Despite Russia’s violations of international law, Beijing, in a joint statement with Moscow, claimed it "supports the efforts of the Russian side to ensure security and stability, national development and prosperity, sovereignty and territorial integrity, and opposes outside interference in Russia's internal affairs.”
On May 16, China accused the U.S. of hypocrisy for calling out “China's normal trade with Russia while pouring unprecedented military aid into Ukraine.”
U.S. assistance for Ukraine, however, is allocated to fund Kyiv’s defense against an invading military, while China’s aid benefits the aggressor.
In March 2022, analysts at Just Security, an online analytical forum, argued that “China’s provision of military assistance to Russia’s operations in Ukraine would run afoul of the core obligations under Article 41” of the U.N. Charter.
Article 41 prohibits provision of aid or assistance to support other states’ efforts to violate the highest legal norms, including wars of aggression — sometimes called “wars of conquest” or “wars of choice” — aggressive military conflicts waged without justification of self-defense.
As Polygraph.info and others have reported, there is significant evidence that China has supplied weapons components to support Russia’s war of aggression.
Although U.S. Secretary of State Antony Blinken told the BBC last month that China is not providing actual arms “to Russia for use in Ukraine,” he nonetheless argued the destabilizing influence of supplying technical components is clear.
“[China’s] helping Russia perpetuate its aggression against Ukraine, but it's also creating a growing threat to Europe because of Russia's aggression," Blinken said, adding it was "helping to fuel the biggest threat to [Europe's] insecurity since the end of the Cold War.”

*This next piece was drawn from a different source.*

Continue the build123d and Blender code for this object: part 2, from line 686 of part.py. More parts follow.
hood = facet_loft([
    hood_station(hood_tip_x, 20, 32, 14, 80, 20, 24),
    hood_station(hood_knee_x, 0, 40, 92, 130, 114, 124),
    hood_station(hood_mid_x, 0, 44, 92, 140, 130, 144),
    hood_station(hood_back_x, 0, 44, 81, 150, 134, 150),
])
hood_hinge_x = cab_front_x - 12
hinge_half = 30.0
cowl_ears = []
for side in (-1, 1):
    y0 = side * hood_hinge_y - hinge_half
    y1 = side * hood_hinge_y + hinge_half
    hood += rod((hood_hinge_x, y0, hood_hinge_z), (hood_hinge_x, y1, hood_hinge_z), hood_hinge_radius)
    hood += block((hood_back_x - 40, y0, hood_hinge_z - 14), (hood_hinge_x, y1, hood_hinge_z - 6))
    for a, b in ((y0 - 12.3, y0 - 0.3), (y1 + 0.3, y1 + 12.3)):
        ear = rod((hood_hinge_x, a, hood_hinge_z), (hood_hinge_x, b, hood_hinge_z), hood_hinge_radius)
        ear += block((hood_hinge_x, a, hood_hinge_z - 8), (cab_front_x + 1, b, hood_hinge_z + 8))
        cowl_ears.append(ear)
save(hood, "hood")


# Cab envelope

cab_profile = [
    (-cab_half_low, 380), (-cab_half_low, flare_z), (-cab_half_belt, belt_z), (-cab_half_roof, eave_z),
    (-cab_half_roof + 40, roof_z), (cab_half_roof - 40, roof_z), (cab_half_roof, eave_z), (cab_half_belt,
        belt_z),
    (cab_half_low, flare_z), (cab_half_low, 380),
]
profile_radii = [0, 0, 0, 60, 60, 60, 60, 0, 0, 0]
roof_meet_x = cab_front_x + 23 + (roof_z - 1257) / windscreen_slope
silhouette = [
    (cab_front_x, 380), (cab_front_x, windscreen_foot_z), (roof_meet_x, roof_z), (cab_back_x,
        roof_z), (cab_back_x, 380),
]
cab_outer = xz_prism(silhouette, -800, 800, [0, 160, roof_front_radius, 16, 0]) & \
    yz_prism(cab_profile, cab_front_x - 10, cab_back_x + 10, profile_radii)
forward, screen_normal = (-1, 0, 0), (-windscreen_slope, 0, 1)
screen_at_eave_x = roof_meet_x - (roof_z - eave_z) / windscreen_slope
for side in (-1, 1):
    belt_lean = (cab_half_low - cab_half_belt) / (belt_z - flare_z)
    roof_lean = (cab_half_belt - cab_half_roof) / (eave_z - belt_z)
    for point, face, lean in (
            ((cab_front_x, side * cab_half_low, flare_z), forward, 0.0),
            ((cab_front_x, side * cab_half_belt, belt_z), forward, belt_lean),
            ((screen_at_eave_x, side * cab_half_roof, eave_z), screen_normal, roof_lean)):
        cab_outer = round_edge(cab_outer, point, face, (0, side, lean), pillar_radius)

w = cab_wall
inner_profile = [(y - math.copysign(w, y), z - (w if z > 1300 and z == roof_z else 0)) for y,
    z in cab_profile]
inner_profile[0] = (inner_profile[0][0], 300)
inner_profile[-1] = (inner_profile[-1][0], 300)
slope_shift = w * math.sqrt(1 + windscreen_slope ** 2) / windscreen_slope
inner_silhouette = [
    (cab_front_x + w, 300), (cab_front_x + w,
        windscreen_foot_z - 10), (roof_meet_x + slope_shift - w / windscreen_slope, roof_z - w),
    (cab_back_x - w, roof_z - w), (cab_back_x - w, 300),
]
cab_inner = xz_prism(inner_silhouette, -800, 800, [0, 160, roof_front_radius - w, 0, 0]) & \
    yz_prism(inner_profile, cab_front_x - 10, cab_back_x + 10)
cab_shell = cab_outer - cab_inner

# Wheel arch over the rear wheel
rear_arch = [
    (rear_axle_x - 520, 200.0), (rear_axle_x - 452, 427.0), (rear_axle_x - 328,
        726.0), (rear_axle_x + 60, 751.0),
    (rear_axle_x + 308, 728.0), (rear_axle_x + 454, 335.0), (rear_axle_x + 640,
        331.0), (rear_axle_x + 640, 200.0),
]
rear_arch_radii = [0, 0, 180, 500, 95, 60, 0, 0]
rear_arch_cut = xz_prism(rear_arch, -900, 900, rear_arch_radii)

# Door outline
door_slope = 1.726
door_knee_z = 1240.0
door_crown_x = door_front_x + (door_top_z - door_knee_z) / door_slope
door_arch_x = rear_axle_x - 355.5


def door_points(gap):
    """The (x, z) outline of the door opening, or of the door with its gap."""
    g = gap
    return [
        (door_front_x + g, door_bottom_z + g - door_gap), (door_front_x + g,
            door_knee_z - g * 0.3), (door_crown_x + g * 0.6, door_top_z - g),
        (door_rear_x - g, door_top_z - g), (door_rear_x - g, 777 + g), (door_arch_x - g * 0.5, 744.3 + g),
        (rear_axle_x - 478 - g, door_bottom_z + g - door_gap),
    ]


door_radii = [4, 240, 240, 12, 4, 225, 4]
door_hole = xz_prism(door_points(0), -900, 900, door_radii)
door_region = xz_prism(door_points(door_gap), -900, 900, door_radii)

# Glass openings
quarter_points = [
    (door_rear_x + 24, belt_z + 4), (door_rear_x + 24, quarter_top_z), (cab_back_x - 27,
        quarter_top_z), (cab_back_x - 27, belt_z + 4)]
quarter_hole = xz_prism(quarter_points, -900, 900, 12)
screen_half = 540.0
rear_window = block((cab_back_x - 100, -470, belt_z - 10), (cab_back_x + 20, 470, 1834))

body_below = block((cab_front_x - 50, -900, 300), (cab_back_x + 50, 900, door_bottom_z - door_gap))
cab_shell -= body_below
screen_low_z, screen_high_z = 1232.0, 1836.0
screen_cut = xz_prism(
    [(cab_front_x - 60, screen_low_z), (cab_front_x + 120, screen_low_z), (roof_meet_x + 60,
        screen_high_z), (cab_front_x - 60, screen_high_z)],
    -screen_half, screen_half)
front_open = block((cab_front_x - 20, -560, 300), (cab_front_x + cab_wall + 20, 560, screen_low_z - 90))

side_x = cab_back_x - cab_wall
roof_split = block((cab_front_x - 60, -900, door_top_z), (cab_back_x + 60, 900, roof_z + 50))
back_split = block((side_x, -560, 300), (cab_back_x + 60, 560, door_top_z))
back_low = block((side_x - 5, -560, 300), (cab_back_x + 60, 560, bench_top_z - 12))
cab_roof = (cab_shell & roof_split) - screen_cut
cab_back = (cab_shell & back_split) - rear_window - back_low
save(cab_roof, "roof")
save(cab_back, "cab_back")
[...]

China has also helped dampen the effect of Western sanctions intended to deprive Russia of the means to wage its war of aggression. Beijing has been providing Moscow with the critical components needed to make weapons, while ramping up trade, especially in oil and gas imports, to help keep Russia’s economy afloat.
Declassified U.S. intelligence estimates that China in 2023 accounted for 90% of Russia’s microelectronics imports needed to produce missiles, tanks and aircraft, and 70% of the machine tools likely used to manufacture ballistic missiles.
Beijing has also provided the Kremlin a diplomatic backup for its war against Ukraine, regularly mirroring Russia’s vote at the U.N. Security Council and using its propaganda machine to boost the talking points intended to justify Russia’s illegal war.
Like Russia, China has also been increasingly aggressive against its neighbors.
Beijing has consistently ignored a key international court ruling and the U.N. Law of the Sea, which define territorial waters of China’s neighbors.
The Chinese coast guard routinely engages in malign activities in the Western Pacific Ocean, and beyond, to assert China's claims to territory and natural resources.
China has also been increasingly forceful in asserting territorial claims, and has land disputes with many of its neighbors, sometimes resulting in minor skirmishes.